(TASK TO CARRY OUT): Below is the data. Give it again, complete and exact.

(COLLECTED MATERIAL):
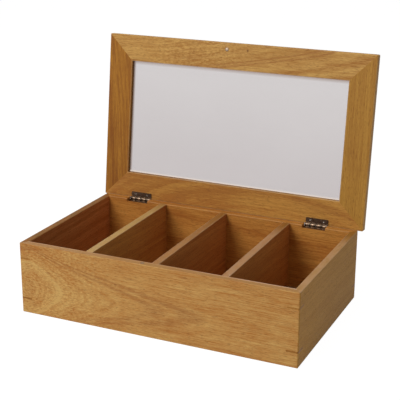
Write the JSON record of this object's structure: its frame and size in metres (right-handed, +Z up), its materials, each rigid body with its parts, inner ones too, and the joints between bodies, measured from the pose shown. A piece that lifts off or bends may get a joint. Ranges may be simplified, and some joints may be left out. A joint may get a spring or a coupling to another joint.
{
  "type": "tea bag organizer box",
  "caption": "Wooden tea bag box with open compartments side by side and a framed, clear-paned lid that swings up on small butt hinges at the back.",
  "frame": {"origin": "middle of the box's underside, on the table", "axes": "+Z up, +X to the right along the width, the front of the box towards -Y; the lid is stored open"},
  "size_m": [0.335, 0.2303, 0.2781],
  "materials": {
    "wall_timber": "satin lacquer",
    "divider_timber": "satin lacquer",
    "key_timber": "satin lacquer",
    "base_board": "satin lacquer",
    "lid_timber": "satin lacquer",
    "clear_pane": "clear",
    "hinge_steel": "nickel plated",
    "screw_steel": "nickel plated",
    "magnet": "nickel plated",
    "stud_steel": "bright"
  },
  "bodies": {
    "box": {"front_wall": "wall_timber", "back_wall": "wall_timber", "left_wall": "wall_timber", "right_wall": "wall_timber", "base_panel": "base_board", "divider_left": "divider_timber", "divider_middle": "divider_timber", "divider_right": "divider_timber", "key_front_left_lower": "key_timber", "key_front_left_upper": "key_timber", "key_front_right_lower": "key_timber", "key_front_right_upper": "key_timber", "key_back_left_lower": "key_timber", "key_back_left_upper": "key_timber", "key_back_right_lower": "key_timber", "key_back_right_upper": "key_timber", "left_hinge_box_leaf": "hinge_steel", "left_hinge_pin": "hinge_steel", "right_hinge_box_leaf": "hinge_steel", "right_hinge_pin": "hinge_steel", "box_screws": "screw_steel", "catch_magnet": "magnet"},
    "lid": {"lid_front_rail": "lid_timber", "lid_back_rail": "lid_timber", "lid_left_stile": "lid_timber", "lid_right_stile": "lid_timber", "window_pane": "clear_pane", "left_hinge_lid_leaf": "hinge_steel", "right_hinge_lid_leaf": "hinge_steel", "lid_screws": "screw_steel", "catch_stud": "stud_steel"}
  },
  "joints": [
    {"name": "lid_hinge", "type": "hinge", "parent": "box", "child": "lid", "pos_m": [0, 0.0986, 0.0803], "axis": [1, 0, 0], "range_deg": [0, 97]}
  ]
}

(FULL ANSWER):
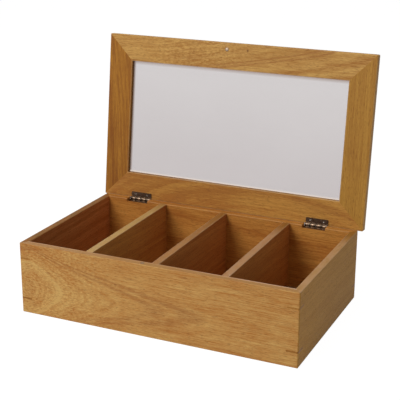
Write the JSON record of this object's structure: its frame and size in metres (right-handed, +Z up), its materials, each rigid body with its parts, inner ones too, and the joints between bodies, measured from the pose shown. A piece that lifts off or bends may get a joint. Ranges may be simplified, and some joints may be left out. A joint may get a spring or a coupling to another joint.
{
  "type": "tea bag organizer box",
  "caption": "Wooden tea bag box with open compartments side by side and a framed, clear-paned lid that swings up on small butt hinges at the back.",
  "frame": {"origin": "middle of the box's underside, on the table", "axes": "+Z up, +X to the right along the width, the front of the box towards -Y; the lid is stored open"},
  "size_m": [0.335, 0.2303, 0.2781],
  "materials": {
    "wall_timber": "satin lacquer",
    "divider_timber": "satin lacquer",
    "key_timber": "satin lacquer",
    "base_board": "satin lacquer",
    "lid_timber": "satin lacquer",
    "clear_pane": "clear",
    "hinge_steel": "nickel plated",
    "screw_steel": "nickel plated",
    "magnet": "nickel plated",
    "stud_steel": "bright"
  },
  "bodies": {
    "box": {"front_wall": "wall_timber", "back_wall": "wall_timber", "left_wall": "wall_timber", "right_wall": "wall_timber", "base_panel": "base_board", "divider_left": "divider_timber", "divider_middle": "divider_timber", "divider_right": "divider_timber", "key_front_left_lower": "key_timber", "key_front_left_upper": "key_timber", "key_front_right_lower": "key_timber", "key_front_right_upper": "key_timber", "key_back_left_lower": "key_timber", "key_back_left_upper": "key_timber", "key_back_right_lower": "key_timber", "key_back_right_upper": "key_timber", "left_hinge_box_leaf": "hinge_steel", "left_hinge_pin": "hinge_steel", "right_hinge_box_leaf": "hinge_steel", "right_hinge_pin": "hinge_steel", "box_screws": "screw_steel", "catch_magnet": "magnet"},
    "lid": {"lid_front_rail": "lid_timber", "lid_back_rail": "lid_timber", "lid_left_stile": "lid_timber", "lid_right_stile": "lid_timber", "window_pane": "clear_pane", "left_hinge_lid_leaf": "hinge_steel", "right_hinge_lid_leaf": "hinge_steel", "lid_screws": "screw_steel", "catch_stud": "stud_steel"}
  },
  "joints": [
    {"name": "lid_hinge", "type": "hinge", "parent": "box", "child": "lid", "pos_m": [0, 0.0986, 0.0803], "axis": [1, 0, 0], "range_deg": [0, 97]}
  ]
}